Full length zippers are the rule these days and Prendas Ciclismo haven’t skimped here, either. More interesting, is the collar length. Though subtle, it offers a decent amount of coverage from the elements without encroaching. The hem features a silicone gripper to prevent incremental creep and the elasticated sleeves are similarly effective.
Talking of subtle, the fabric’s tog weight feels slightly heavier than some but the jersey is actually lighter than some I’ve tested recently, including Tenn Global Eurosport GC Jersey.
Increasingly, even budget garments are boasting UV repelling weaves, so some were slightly surprised/disappointed by its omission here. On the one hand, I can see their point. That said, while these are a definite plus, said yarns are no substitute for sun screens and/or covering up (depending on your skin type, and other risk factors)
The cut is snug, though more compassionate, than “racing snakes” designs, to those regions we might be more sensitive about. Sizing is also a little more traditional than some. These days, medium is my default, but I was a large by Prendas Ciclismo’s chart, and this proved perfect.
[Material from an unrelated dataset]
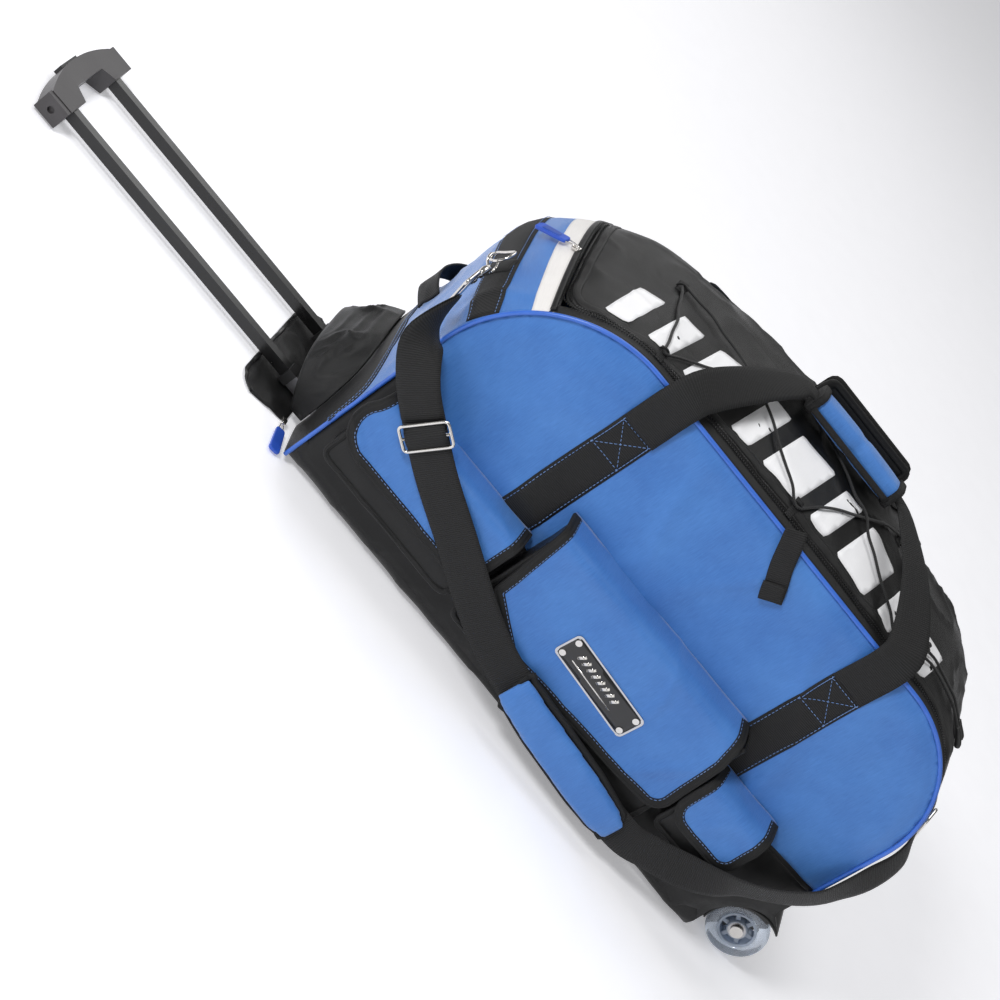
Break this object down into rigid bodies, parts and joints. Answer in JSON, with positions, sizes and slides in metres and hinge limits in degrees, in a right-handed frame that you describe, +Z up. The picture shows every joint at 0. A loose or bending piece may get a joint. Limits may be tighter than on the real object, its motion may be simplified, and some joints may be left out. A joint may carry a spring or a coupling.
{
  "type": "wheeled equipment duffel bag",
  "caption": "Wheeled soft equipment duffel with a telescopic pull handle, zipped crowned lid, laced bungee, carrying handles, flap pockets and a shoulder strap.",
  "frame": {"origin": "centre of the whole length and width, on the floor under the wheels and skid rails, with the pull handle out", "axes": "+X towards the wheels, -X towards the pull handle, -Y the side with the flap pockets, +Z up"},
  "size_m": [1.3097, 0.4548, 0.511],
  "materials": {
    "blue_fabric": "satin woven polyester, PVC backed",
    "black_fabric": "matt woven polyester",
    "white_fabric": "plain woven polyester",
    "webbing": "ribbed webbing",
    "piping_cord": "satin piping",
    "bungee": "braided elastic cord",
    "black_plastic": "moulded, fine texture",
    "stiff_board": "plain sheet",
    "grey_plastic": "moulded, soft sheen",
    "tube_metal": "black anodised",
    "steel": "zinc plated",
    "nickel": "nickel plated",
    "name_metal": "black enamel face, bright rim",
    "blue_rubber": "soft moulded rubber",
    "clear_tyre": "translucent urethane",
    "clear_hub": "translucent moulded"
  },
  "bodies": {
    "bag": {"base_board": "stiff_board", "base_skin": "black_fabric", "skid_rails": "black_plastic", "side_panel_near": "blue_fabric", "side_panel_far": "blue_fabric", "piping": "piping_cord", "gusset_handle_end": "blue_fabric", "gusset_wheel_end": "black_fabric", "white_stripes": "white_fabric", "zip_strips": "black_fabric", "zip_sliders": "nickel", "haul_webbing": "webbing", "front_pocket": "black_fabric", "middle_pocket": "black_fabric", "rear_pocket": "black_fabric", "far_pocket": "black_fabric", "handle_garage": "black_fabric", "outer_tubes": "tube_metal", "tube_brackets": "black_plastic", "wheel_housings": "black_plastic", "wheel_axles": "steel", "wheel_bearings": "steel", "ring_webbing": "webbing", "grab_handle": "webbing", "d_ring": "nickel", "end_ring": "nickel", "shoulder_strap": "webbing", "strap_slider": "nickel", "shoulder_pad": "blue_fabric", "snap_hook": "nickel"},
    "pull_handle": {"inner_tubes": "tube_metal", "grip": "grey_plastic", "grip_caps": "grey_plastic", "button_springs": "steel"},
    "button": {"release_button": "black_plastic", "push_rods": "steel"},
    "pins": {"lock_pins": "steel"},
    "near_wheel": {"tyre_near": "clear_tyre", "hub_near": "clear_hub"},
    "far_wheel": {"tyre_far": "clear_tyre", "hub_far": "clear_hub"},
    "lid": {"lid_panel": "black_fabric", "bungee_cord": "bungee", "bungee_loops": "webbing", "cord_lock": "black_plastic", "cord_ends": "black_plastic"},
    "lock_button": {"cord_lock_plunger": "black_plastic"},
    "near_handle": {"near_grip_loop": "webbing", "near_grip_wrap": "blue_fabric"},
    "far_handle": {"far_grip_loop": "webbing", "far_grip_wrap": "black_fabric"},
    "front_cover": {"front_flap": "blue_fabric"},
    "middle_cover": {"middle_flap": "blue_fabric", "name_plate": "name_metal", "plate_rivets": "steel"},
    "rear_cover": {"rear_flap": "blue_fabric"},
    "garage_cover": {"garage_flap": "black_fabric"},
    "garage_pull": {"garage_zip_pull": "blue_rubber"},
    "main_pull": {"main_zip_pull": "blue_rubber"},
    "gate": {"hook_gate": "nickel"}
  },
  "joints": [
    {"name": "handle_slide", "type": "slide", "parent": "bag", "child": "pull_handle", "axis": [-1, 0, 0], "range_m": [-0.374, 0]},
    {"name": "button_press", "type": "slide", "parent": "pull_handle", "child": "button", "axis": [1, 0, 0], "range_m": [0, 0.003], "stiffness_N_per_m": 900, "deforming": ["button_springs"]},
    {"name": "pins_retract", "type": "slide", "parent": "pull_handle", "child": "pins", "axis": [0, 0, 1], "range_m": [0, 0.0024]},
    {"name": "near_wheel_spin", "type": "hinge", "parent": "bag", "child": "near_wheel", "pos_m": [0.615, -0.13, 0.039], "axis": [0, 1, 0], "continuous": true},
    {"name": "far_wheel_spin", "type": "hinge", "parent": "bag", "child": "far_wheel", "pos_m": [0.615, 0.13, 0.039], "axis": [0, 1, 0], "continuous": true},
    {"name": "lid_open", "type": "hinge", "parent": "bag", "child": "lid", "pos_m": [0.57116, 0, 0.3799], "axis": [0, 1, 0], "range_deg": [0, 110], "deforming": ["near_grip_loop", "near_grip_wrap", "far_grip_loop", "far_grip_wrap"]},
    {"name": "lock_press", "type": "slide", "parent": "lid", "child": "lock_button", "axis": [0, 0, -1], "range_m": [0, 0.003], "stiffness_N_per_m": 400},
    {"name": "near_handle_drop", "type": "hinge", "parent": "bag", "child": "near_handle", "pos_m": [0.224, -0.1826, 0.3626], "axis": [1, 0, 0], "range_deg": [0, 150]},
    {"name": "far_handle_drop", "type": "hinge", "parent": "bag", "child": "far_handle", "pos_m": [0.224, 0.1826, 0.3626], "axis": [-1, 0, 0], "range_deg": [0, 150]},
    {"name": "front_cover_lift", "type": "hinge", "parent": "bag", "child": "front_cover", "pos_m": [-0.04, -0.1783, 0.186], "axis": [-1, 0, 0], "range_deg": [0, 12], "deforming": ["shoulder_strap", "shoulder_pad", "strap_slider"]},
    {"name": "middle_cover_lift", "type": "hinge", "parent": "bag", "child": "middle_cover", "pos_m": [0.237, -0.1783, 0.244], "axis": [-1, 0, 0], "range_deg": [0, 95]},
    {"name": "rear_cover_lift", "type": "hinge", "parent": "bag", "child": "rear_cover", "pos_m": [0.464, -0.1783, 0.19], "axis": [-1, 0, 0], "range_deg": [0, 95], "deforming": ["shoulder_strap", "shoulder_pad", "strap_slider"]},
    {"name": "garage_cover_lift", "type": "hinge", "parent": "bag", "child": "garage_cover", "pos_m": [-0.188, 0, 0.0009], "axis": [0, 1, 0], "range_deg": [0, 4]},
    {"name": "garage_pull_swing", "type": "hinge", "parent": "bag", "child": "garage_pull", "pos_m": [-0.189, -0.1329, 0.005], "axis": [-0.9798, -0.2, 0], "range_deg": [0, 50]},
    {"name": "main_pull_swing", "type": "hinge", "parent": "bag", "child": "main_pull", "pos_m": [-0.1483, -0.05038, 0.38537], "axis": [0.3281, 0.8724, 0.3623], "range_deg": [0, 120]},
    {"name": "gate_press", "type": "hinge", "parent": "bag", "child": "gate", "pos_m": [-0.18485, -0.11099, 0.31356], "axis": [-0.3708, 0.4304, -0.823], "range_deg": [0, 8], "stiffness_Nm_per_rad": 0.05}
  ],
  "couplings": [
    {"joint": "pins_retract", "follows": "button_press", "ratio": 0.8}
  ]
}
Typical of that I’ve come to expect from polyester garments over the years. Given 25 minutes at 90 odd rpm, a familiar misty dampness forms around the pits, chest and lower back. Shortly afterwards, the fibres pick up, wicking dampness away. By this point, the inner climate regulates and never exceeds that faint “glow”.
This will depend to some extent, on base-layer choice. Merino wools being superior to polyesters/polyamides. Jerseys with lighter tog weights and vented panels also have an edge, in the cooling speed stakes.
While climate control can be tweaked by dropping/raising the zipper to suit, this may be a consideration if you’re riding in particularly hot climates. Talking of which, though the tag could be bigger, given the Spring/Summer narrative, chances are you’d be wearing mitts.
I’ve had no issues adjusting ours at 20odd mph. Worn directly against the skin, the fibres also feel less synthetic than some contemporary yarns. Another plus, albeit subjective.
Thanks to Lycra arm warmers, summer weight jerseys are realistic choices in cooler weather, typical to that of early spring and late Autumn. With a short sleeve base layer and arm warmers, I’ve felt perfectly temperate when the temperature’s dipped to 11 degrees.
Continuing this theme, the seams, silicone hem and elasticated sleeve cuffs strike the right balance between control and comfort. No hint of bunching, or gathering, despite regularly alternating between tops, hoods and drops. No unsightly branding after a day’s riding, when its time to strip off and hit the shower, either.
To test its odour management, I’ve worn ours 8 hours a day, three days running. By this point, things were turning a little funky but nothing a tour de Zanussi doesn’t sort.
Couldn’t be easier to live with, for the most part. Pop in with the civilian wash at 30/40degrees and it’ll be line dry in around 30 minutes.
Persistent washing, wearing and moderate trail antics hasn’t revealed any bobbling, loose threads or similar degeneration. Zippers are still performing impeccably too. Nothing less than I’d expect from garments at this price point, but bodes well for the long term.
By no means poor, competition has become really fierce in the past few years. Driven in part by store brands offering high spec at very modest prices. Ribble Nuovo Men’s Short Sleeve Jersey is £10 cheaper, and still in rude health, two years down the line. The short sleeve counterpart to The Light Blue Classic Road Jersey comes in at £44.99. This is also made in Italy, features Raglan Sleeves, SPF factor 50.
Ultimately, the Prendas Ciclismo Bordeaux-Paris Short Sleeve Jersey is a well-made, competent road jersey that marries style and function very well. The tog weight is well suited to the British climate, pockets are more generous than many and the unique design are other definite selling points. However, if these aren’t top of your list, there are several jerseys offering similar spec, for quite a bit less.